One Married. All from Liverpool, all in their early 20s, they come from similar working-class backgrounds. George Harrison's father is a bus driver. Paul McCartney's sells cotton. Ringo Starr, the somewhat corvine drummer, is the son of a house painter. He is called Ringo because he wears as many as six rings on his fingers. His real name is Richard Starkey.

John Lennon, organizer of the group, never knew his father, who left home when John was three. John went through grammar school and into art college, where he married a classmate. They have a baby son. With Paul McCartney, Lennon has written most of the songs the Beatles sing—and he coined the name Beatle to suggest the steady pounding beat of the rhythms of rock.

Ludwig von Keats. Singing groups are countless in Liverpool, and the Beatles did not just come in off a street corner to fame, as happens so frequently in the U.S. They developed their coordinated skill in a long line of one-night stands. They actually went off to the beer cellars of Hamburg to become fully professional. When they recorded Love Me Do in 1962, they began their giddy spiral to fame.

The present group has been together about two years. There were two earlier Beatles, one who died of a brain hemorrhage and another who was dropped by the Beatles' manager because he didn't have enough personality and/or hair. Ringo, the oldest (23), is the newest Beatle.

What recommends the Beatles more than anything else is their bright and highly irreverent attitude toward themselves and their international magnitude.
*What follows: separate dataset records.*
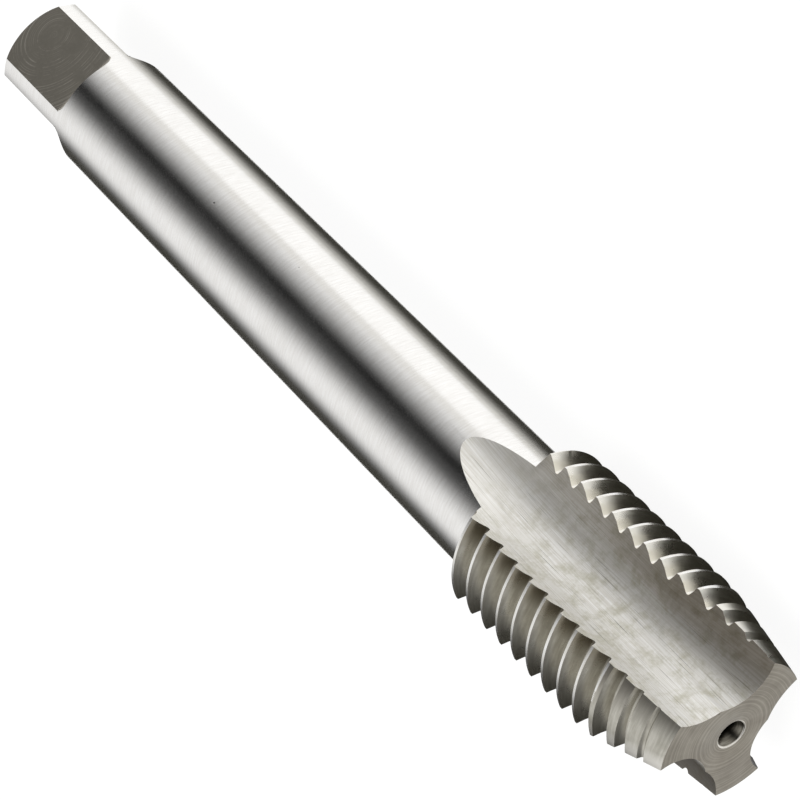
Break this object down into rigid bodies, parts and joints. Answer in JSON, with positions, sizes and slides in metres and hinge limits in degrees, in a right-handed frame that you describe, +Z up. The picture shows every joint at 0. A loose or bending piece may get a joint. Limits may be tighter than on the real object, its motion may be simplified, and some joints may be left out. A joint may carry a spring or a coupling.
{
  "type": "thread tap",
  "caption": "Machine tap for a coarse right-hand thread, with straight flutes, a spiral point, a lead taper, a reduced round shank and a drive square.",
  "frame": {"origin": "centre of the drive square's end face, on the tool's axis", "axes": "+X along the tool's axis towards the cutting tip, +Z up as the tool lies on two of its lands"},
  "size_m": [0.16, 0.024, 0.0224],
  "materials": {
    "steel": "bright ground high speed steel, uncoated"
  },
  "bodies": {
    "root": {"tap": "steel"}
  },
  "joints": []
}
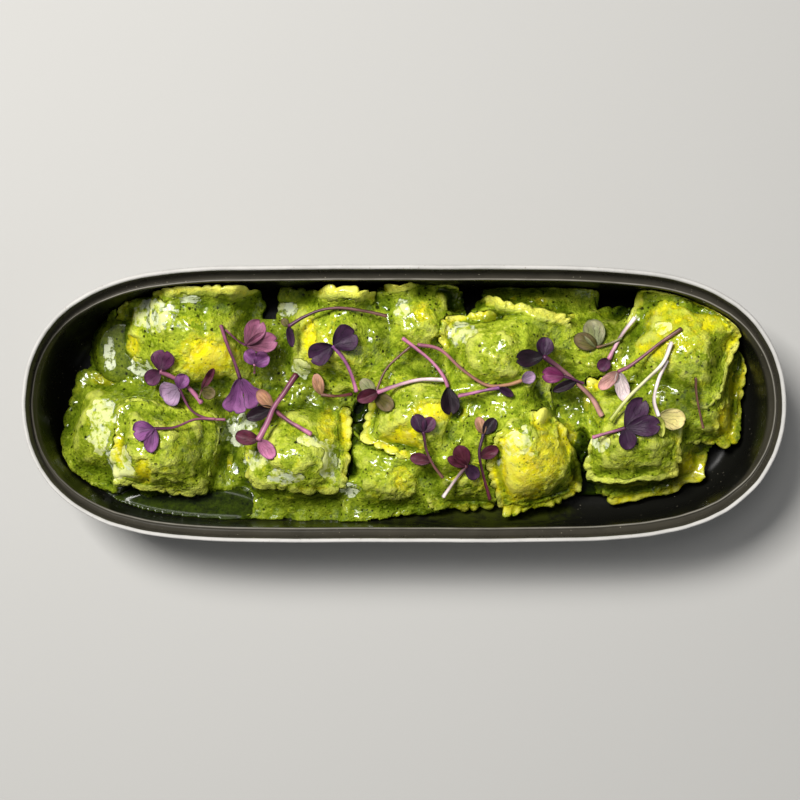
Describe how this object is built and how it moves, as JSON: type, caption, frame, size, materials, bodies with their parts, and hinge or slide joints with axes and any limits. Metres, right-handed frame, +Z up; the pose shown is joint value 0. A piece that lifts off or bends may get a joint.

Reporters toss ticking questions at them, but it is generally the replies that explode.

"Why do you wear so many rings, Ringo?" demanded one reporter.

"Because I can't fit them all through my nose."

"What do you think of Beethoven, Ringo?"

"I love his poems."

What did the Beatles think of the unfavorable reviews they got in the New York Times and the Herald Tribune?

"It's people like that who put us on the map."

How do they rate themselves musically?

"Average. We're kidding you, we're kidding ourselves, we're kidding everything. We don't take anything seriously, except the money."